*WHAT THE TASK ASKS*:
Your answer should consist only of the lines below from the one with "fillet(edges().sort_by(Axis.Y)[0], cap_edge_radius)" through the one with "before = set(bpy.data.objects)", copied exactly.

*SOURCE EXCERPT*:
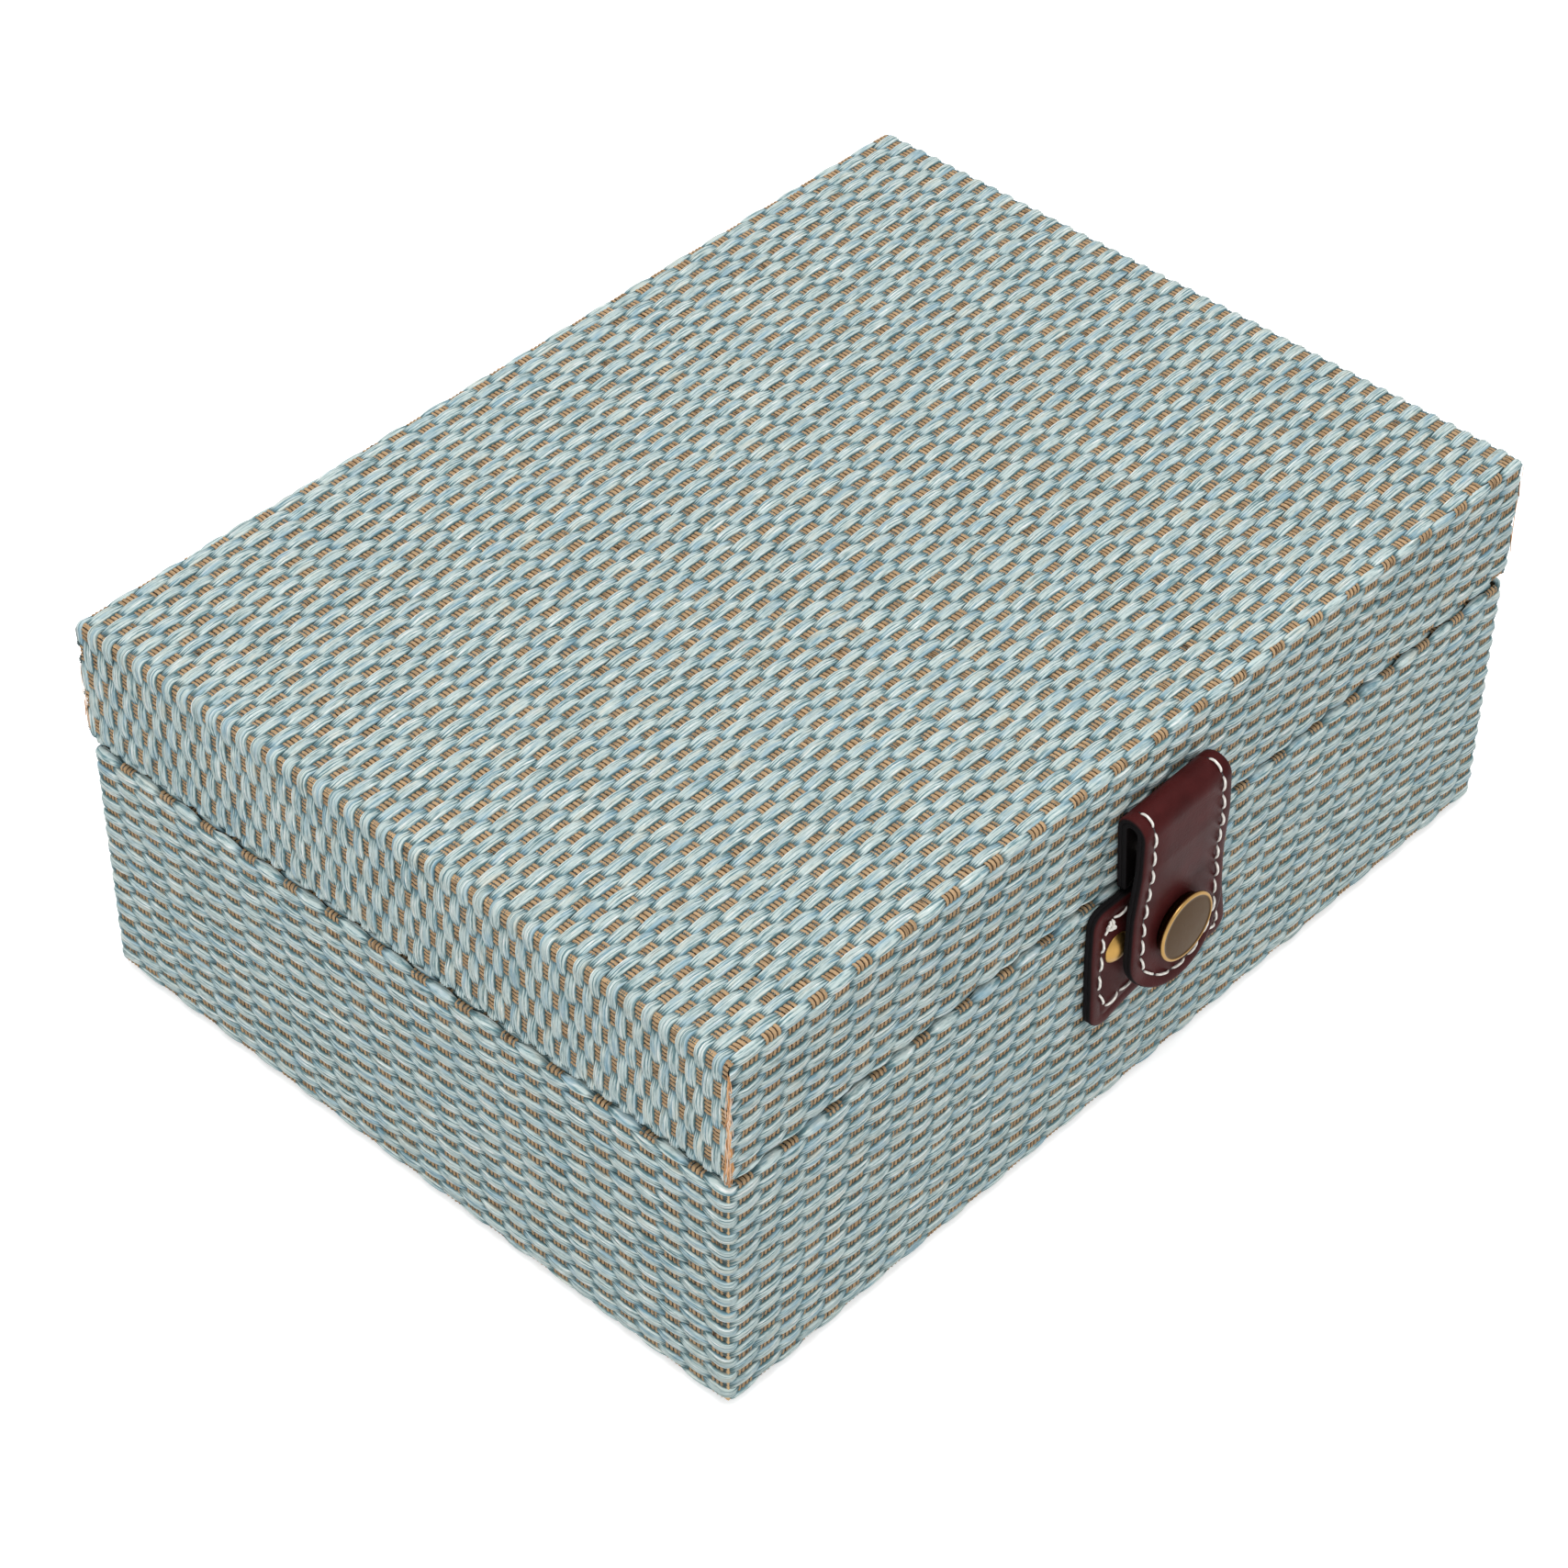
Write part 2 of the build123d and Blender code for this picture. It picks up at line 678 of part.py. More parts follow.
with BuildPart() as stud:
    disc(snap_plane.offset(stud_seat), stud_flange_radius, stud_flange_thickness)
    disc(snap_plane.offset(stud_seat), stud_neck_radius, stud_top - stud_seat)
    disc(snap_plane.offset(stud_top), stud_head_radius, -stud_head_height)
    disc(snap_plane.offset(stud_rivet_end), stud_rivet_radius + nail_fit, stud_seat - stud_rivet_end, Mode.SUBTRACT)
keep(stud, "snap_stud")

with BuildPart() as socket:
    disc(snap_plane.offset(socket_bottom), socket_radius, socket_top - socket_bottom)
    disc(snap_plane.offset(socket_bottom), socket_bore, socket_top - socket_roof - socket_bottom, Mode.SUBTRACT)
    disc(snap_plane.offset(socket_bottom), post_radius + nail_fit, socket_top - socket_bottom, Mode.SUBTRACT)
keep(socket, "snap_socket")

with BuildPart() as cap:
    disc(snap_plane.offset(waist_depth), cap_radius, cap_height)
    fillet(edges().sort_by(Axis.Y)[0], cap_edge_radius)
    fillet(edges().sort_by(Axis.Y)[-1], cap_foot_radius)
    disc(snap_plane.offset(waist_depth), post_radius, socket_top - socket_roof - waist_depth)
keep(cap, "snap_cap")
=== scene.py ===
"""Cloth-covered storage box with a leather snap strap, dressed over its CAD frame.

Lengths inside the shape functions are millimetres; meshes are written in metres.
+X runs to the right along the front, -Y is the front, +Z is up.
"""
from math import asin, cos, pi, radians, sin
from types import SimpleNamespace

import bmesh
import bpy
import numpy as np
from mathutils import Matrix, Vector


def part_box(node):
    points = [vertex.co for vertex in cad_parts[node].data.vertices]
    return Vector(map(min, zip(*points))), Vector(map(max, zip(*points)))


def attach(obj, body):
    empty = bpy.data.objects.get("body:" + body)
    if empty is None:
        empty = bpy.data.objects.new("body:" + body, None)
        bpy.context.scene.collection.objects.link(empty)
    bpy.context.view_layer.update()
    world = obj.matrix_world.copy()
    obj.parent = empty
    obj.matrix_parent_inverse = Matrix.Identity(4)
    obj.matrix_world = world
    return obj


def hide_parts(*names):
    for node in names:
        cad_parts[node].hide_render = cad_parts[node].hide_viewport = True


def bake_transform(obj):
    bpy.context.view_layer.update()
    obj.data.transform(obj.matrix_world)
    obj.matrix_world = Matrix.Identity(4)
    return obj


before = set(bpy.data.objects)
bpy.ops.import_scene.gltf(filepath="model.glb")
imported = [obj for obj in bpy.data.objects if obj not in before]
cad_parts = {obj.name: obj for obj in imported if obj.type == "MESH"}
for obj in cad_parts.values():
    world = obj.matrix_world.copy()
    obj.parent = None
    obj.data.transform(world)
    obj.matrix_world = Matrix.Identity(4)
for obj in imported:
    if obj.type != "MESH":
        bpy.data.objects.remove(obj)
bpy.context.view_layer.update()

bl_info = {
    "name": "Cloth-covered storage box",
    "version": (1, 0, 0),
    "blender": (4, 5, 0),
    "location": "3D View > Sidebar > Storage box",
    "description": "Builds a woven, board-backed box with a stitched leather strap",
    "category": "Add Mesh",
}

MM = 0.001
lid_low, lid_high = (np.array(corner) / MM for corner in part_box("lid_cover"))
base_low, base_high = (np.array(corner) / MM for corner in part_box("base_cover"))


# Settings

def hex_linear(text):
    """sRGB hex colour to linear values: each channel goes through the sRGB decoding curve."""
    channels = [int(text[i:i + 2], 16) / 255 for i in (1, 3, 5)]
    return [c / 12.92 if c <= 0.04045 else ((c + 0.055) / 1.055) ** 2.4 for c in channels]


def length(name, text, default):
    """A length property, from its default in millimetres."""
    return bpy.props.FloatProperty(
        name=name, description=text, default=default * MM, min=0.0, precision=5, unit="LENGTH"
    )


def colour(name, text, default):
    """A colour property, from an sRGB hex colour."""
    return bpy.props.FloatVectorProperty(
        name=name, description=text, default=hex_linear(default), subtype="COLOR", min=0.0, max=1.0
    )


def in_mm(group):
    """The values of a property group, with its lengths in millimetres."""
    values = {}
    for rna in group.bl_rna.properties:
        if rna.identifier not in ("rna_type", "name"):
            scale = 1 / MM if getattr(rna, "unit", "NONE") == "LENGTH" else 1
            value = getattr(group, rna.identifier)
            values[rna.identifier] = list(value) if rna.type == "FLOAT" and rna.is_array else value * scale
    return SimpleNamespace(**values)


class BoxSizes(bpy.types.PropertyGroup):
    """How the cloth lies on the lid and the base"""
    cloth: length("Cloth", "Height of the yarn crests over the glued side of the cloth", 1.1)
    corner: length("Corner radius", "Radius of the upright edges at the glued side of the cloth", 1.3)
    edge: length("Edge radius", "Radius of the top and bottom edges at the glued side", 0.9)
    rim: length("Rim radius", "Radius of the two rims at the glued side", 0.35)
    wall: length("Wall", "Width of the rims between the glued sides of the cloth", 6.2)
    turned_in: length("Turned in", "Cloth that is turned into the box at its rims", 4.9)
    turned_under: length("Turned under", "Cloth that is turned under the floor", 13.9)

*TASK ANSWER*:
    fillet(edges().sort_by(Axis.Y)[0], cap_edge_radius)
    fillet(edges().sort_by(Axis.Y)[-1], cap_foot_radius)
    disc(snap_plane.offset(waist_depth), post_radius, socket_top - socket_roof - waist_depth)
keep(cap, "snap_cap")
=== scene.py ===
"""Cloth-covered storage box with a leather snap strap, dressed over its CAD frame.

Lengths inside the shape functions are millimetres; meshes are written in metres.
+X runs to the right along the front, -Y is the front, +Z is up.
"""
from math import asin, cos, pi, radians, sin
from types import SimpleNamespace

import bmesh
import bpy
import numpy as np
from mathutils import Matrix, Vector


def part_box(node):
    points = [vertex.co for vertex in cad_parts[node].data.vertices]
    return Vector(map(min, zip(*points))), Vector(map(max, zip(*points)))


def attach(obj, body):
    empty = bpy.data.objects.get("body:" + body)
    if empty is None:
        empty = bpy.data.objects.new("body:" + body, None)
        bpy.context.scene.collection.objects.link(empty)
    bpy.context.view_layer.update()
    world = obj.matrix_world.copy()
    obj.parent = empty
    obj.matrix_parent_inverse = Matrix.Identity(4)
    obj.matrix_world = world
    return obj


def hide_parts(*names):
    for node in names:
        cad_parts[node].hide_render = cad_parts[node].hide_viewport = True


def bake_transform(obj):
    bpy.context.view_layer.update()
    obj.data.transform(obj.matrix_world)
    obj.matrix_world = Matrix.Identity(4)
    return obj


before = set(bpy.data.objects)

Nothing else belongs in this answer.